▸ AIM
Show all lines that include the string "materials"; copy each one.

▸ DATA FOR THIS EXERCISE
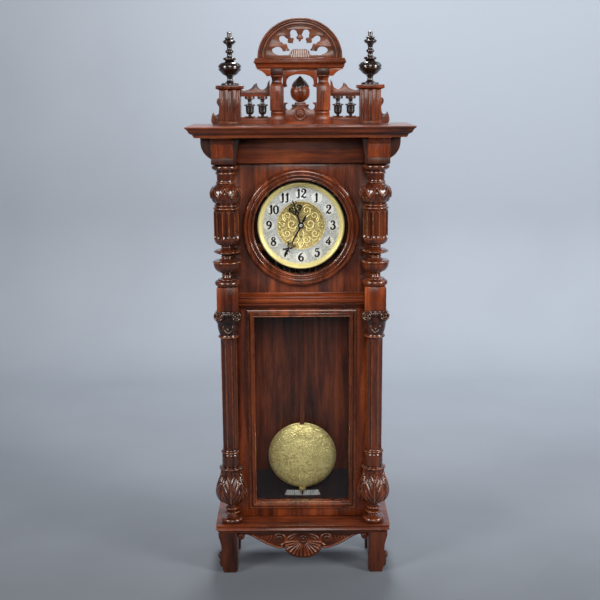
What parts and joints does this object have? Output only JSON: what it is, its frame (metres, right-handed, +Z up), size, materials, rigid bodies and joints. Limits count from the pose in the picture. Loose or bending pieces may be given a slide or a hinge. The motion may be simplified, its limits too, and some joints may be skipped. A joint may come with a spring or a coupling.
{
  "type": "pendulum wall clock",
  "caption": "Wall clock with a hinged glazed door, turned columns, a fretted crown, a round dial with two hands, a spring movement and a swinging pendulum.",
  "frame": {"origin": "bottom centre of the clock's bounding box, on the surface under its feet", "axes": "+Z up, the dial faces -Y, +X to the right as one looks at the dial, the flat back faces +Y"},
  "size_m": [0.454, 0.2, 1.1717],
  "materials": {
    "walnut": "shellac polished walnut, reddish brown with a fine straight grain",
    "dark_walnut": "dark stained and polished turned walnut, worn lighter on its edges",
    "ebonised": "ebonised and polished turned wood",
    "brass": "polished and lacquered brass",
    "steel": "blued or bright steel",
    "silvered": "silvered dial metal with black figures",
    "glass": "clear window glass"
  },
  "bodies": {
    "case": {"backboard": "walnut", "wall_hanger": "brass", "side_left": "walnut", "side_right": "walnut", "plinth": "walnut", "cornice": "walnut", "frieze": "walnut", "corbel_left": "walnut", "corbel_right": "walnut", "foot_left": "dark_walnut", "foot_right": "dark_walnut", "apron": "walnut", "pedestal_left": "walnut", "pedestal_right": "walnut", "finial_left": "ebonised", "finial_right": "ebonised", "gallery_left": "dark_walnut", "gallery_right": "dark_walnut", "pilaster_left": "walnut", "pilaster_right": "walnut", "crown_panel": "walnut", "crown_bud": "dark_walnut", "entablature": "walnut", "lunette": "walnut", "scroll_bracket_left": "dark_walnut", "scroll_bracket_right": "dark_walnut", "hinge_upper": "brass", "hinge_lower": "brass", "seatboard": "walnut", "back_plate": "brass", "front_plate": "brass", "gong": "steel", "dial": "silvered", "bezel": "brass", "beat_scale": "silvered"},
    "door": {"door_frame": "walnut", "dial_glass": "glass", "long_glass": "glass", "dial_ring": "walnut", "sight_moulding": "walnut", "mid_rail": "walnut", "block_left": "walnut", "block_right": "walnut", "upper_column_left": "dark_walnut", "upper_column_right": "dark_walnut", "lower_column_left": "dark_walnut", "lower_column_right": "dark_walnut"},
    "door_hook": {"door_hook": "brass"},
    "pendulum": {"pendulum_hook": "steel", "pendulum_rod": "walnut", "pendulum_bob": "brass"},
    "rating_nut": {"rating_nut": "brass"},
    "anchor": {"anchor": "steel"},
    "minute_hand": {"minute_hand": "steel", "centre_wheel": "brass"},
    "hour_hand": {"hour_hand": "steel"},
    "barrel_left": {"winding_barrel_left": "brass"},
    "barrel_right": {"winding_barrel_right": "brass"},
    "escape_wheel": {"escape_wheel": "brass"},
    "strike_hammer": {"strike_hammer": "steel"}
  },
  "joints": [
    {"name": "door_hinge", "type": "hinge", "parent": "case", "child": "door", "pos_m": [0.1586, 0.0137, 0.5], "axis": [0, 0, 1], "range_deg": [0, 105]},
    {"name": "hook_turn", "type": "hinge", "parent": "case", "child": "door_hook", "pos_m": [-0.1575, 0.035, 0.5085], "axis": [1, 0, 0], "range_deg": [0, 90]},
    {"name": "pendulum_swing", "type": "hinge", "parent": "case", "child": "pendulum", "pos_m": [0, 0.066, 0.8006], "axis": [0, 1, 0], "range_deg": [-6, 6]},
    {"name": "anchor_rock", "type": "hinge", "parent": "case", "child": "anchor", "pos_m": [0, 0.05, 0.8006], "axis": [0, 1, 0], "range_deg": [-6, 6]},
    {"name": "rating_nut_turn", "type": "hinge", "parent": "pendulum", "child": "rating_nut", "pos_m": [0, 0.066, 0.1451], "axis": [0, 0, 1], "continuous": true},
    {"name": "minute_turn", "type": "hinge", "parent": "case", "child": "minute_hand", "pos_m": [0, 0.022, 0.7486], "axis": [0, 1, 0], "continuous": true},
    {"name": "hour_turn", "type": "hinge", "parent": "case", "child": "hour_hand", "pos_m": [0, 0.025, 0.7486], "axis": [0, 1, 0], "continuous": true},
    {"name": "wind_left", "type": "hinge", "parent": "case", "child": "barrel_left", "pos_m": [-0.0453, 0.045, 0.7486], "axis": [0, 1, 0], "continuous": true},
    {"name": "wind_right", "type": "hinge", "parent": "case", "child": "barrel_right", "pos_m": [0.0453, 0.045, 0.7486], "axis": [0, 1, 0], "continuous": true},
    {"name": "escape_turn", "type": "hinge", "parent": "case", "child": "escape_wheel", "pos_m": [0, 0.045, 0.7746], "axis": [0, 1, 0], "continuous": true},
    {"name": "hammer_lift", "type": "hinge", "parent": "case", "child": "strike_hammer", "pos_m": [-0.0545, 0.07, 0.7206], "axis": [0, 1, 0], "range_deg": [0, 15]}
  ],
  "couplings": [
    {"joint": "anchor_rock", "follows": "pendulum_swing", "ratio": 1},
    {"joint": "hour_turn", "follows": "minute_turn", "ratio": 0.083333}
  ]
}
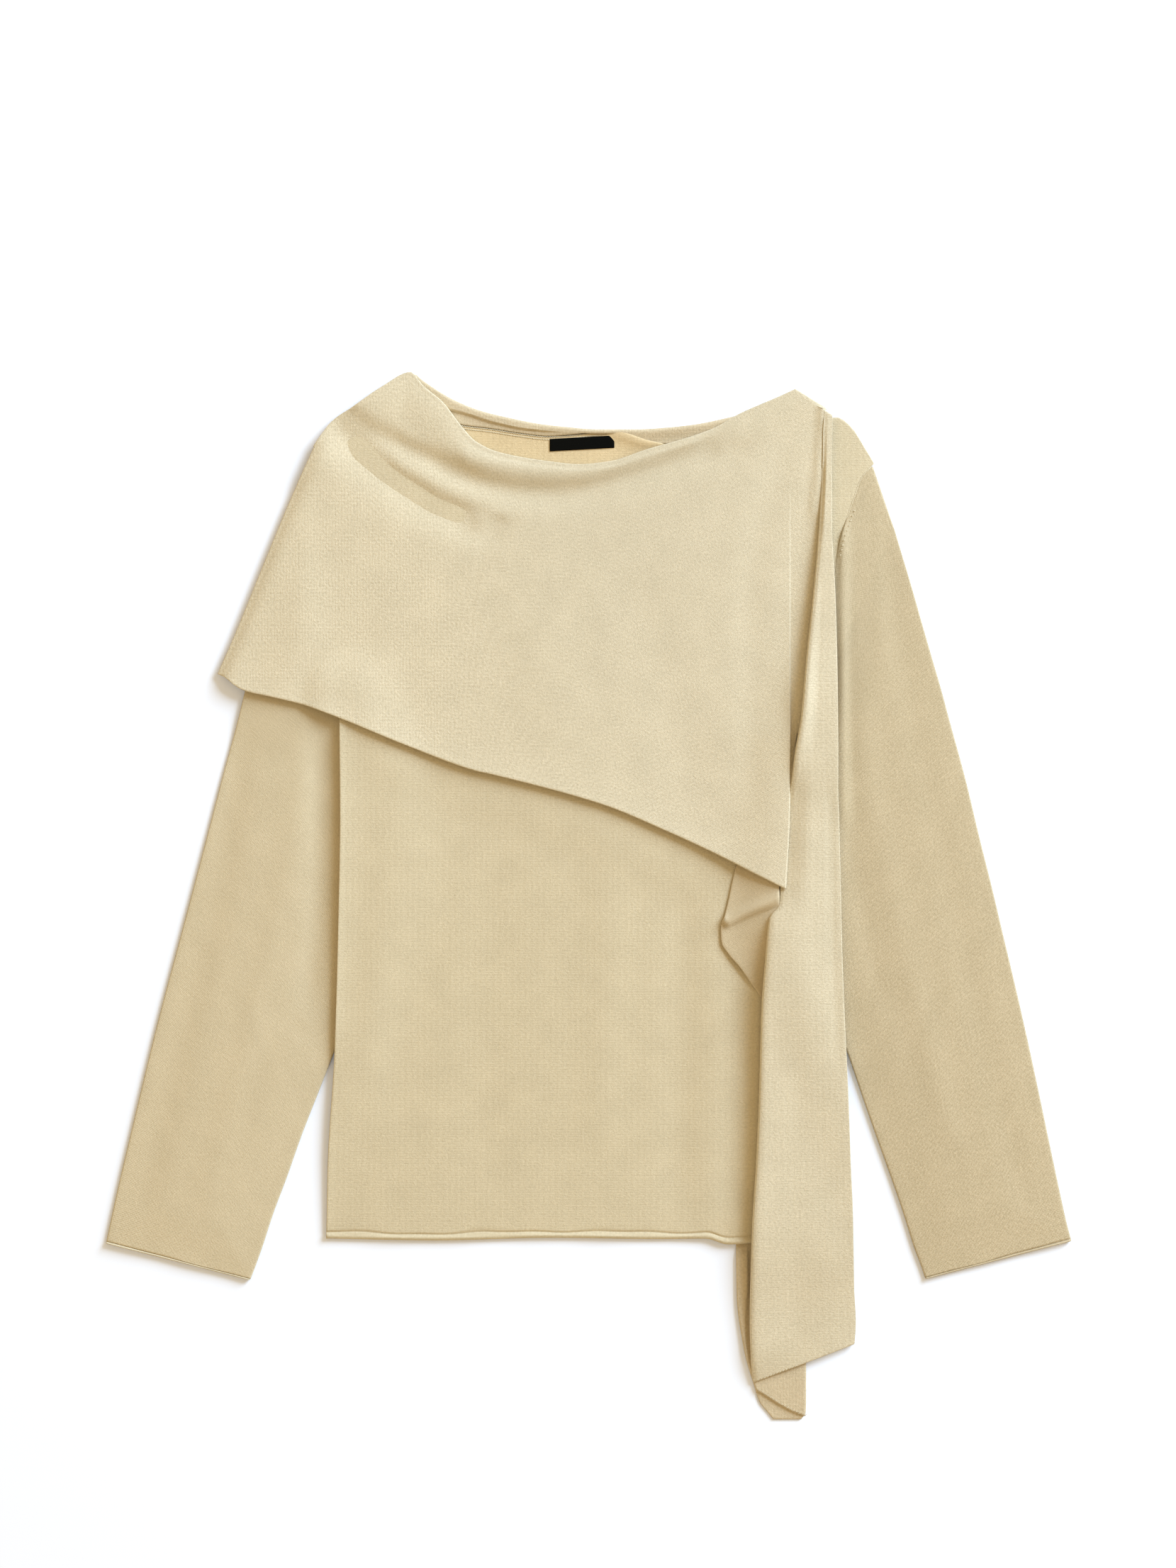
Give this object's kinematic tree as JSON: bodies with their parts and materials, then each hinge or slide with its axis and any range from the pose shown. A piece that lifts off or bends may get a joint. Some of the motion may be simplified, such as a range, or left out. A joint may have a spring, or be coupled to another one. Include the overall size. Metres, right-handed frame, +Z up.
{
  "type": "knit sweater",
  "caption": "Pale beige fine-knit sweater with long sleeves and an asymmetric draped cape, laid flat with its front up.",
  "frame": {"origin": "centre of the garment's footprint, on the surface that it lies on", "axes": "+Z up from the surface, +Y from the hem to the neck, +X to the sweater's right as seen from above"},
  "size_m": [0.7625, 0.8265, 0.0184],
  "materials": {
    "knit": "fine stocking stitch jersey, matt with a soft nap",
    "label": "woven satin label, bare"
  },
  "bodies": {
    "root": {"back_panel": "knit", "front_panel": "knit", "sleeve_right": "knit", "sleeve_left": "knit", "drape_back": "knit", "drape_front": "knit", "drape_fold": "knit", "front_tail": "knit", "neck_label": "label"}
  },
  "joints": []
}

▸ ANSWER TO THE TASK
What parts and joints does this object have? Output only JSON: what it is, its frame (metres, right-handed, +Z up), size, materials, rigid bodies and joints. Limits count from the pose in the picture. Loose or bending pieces may be given a slide or a hinge. The motion may be simplified, its limits too, and some joints may be skipped. A joint may come with a spring or a coupling.
  "materials": {
Give this object's kinematic tree as JSON: bodies with their parts and materials, then each hinge or slide with its axis and any range from the pose shown. A piece that lifts off or bends may get a joint. Some of the motion may be simplified, such as a range, or left out. A joint may have a spring, or be coupled to another one. Include the overall size. Metres, right-handed frame, +Z up.
  "materials": {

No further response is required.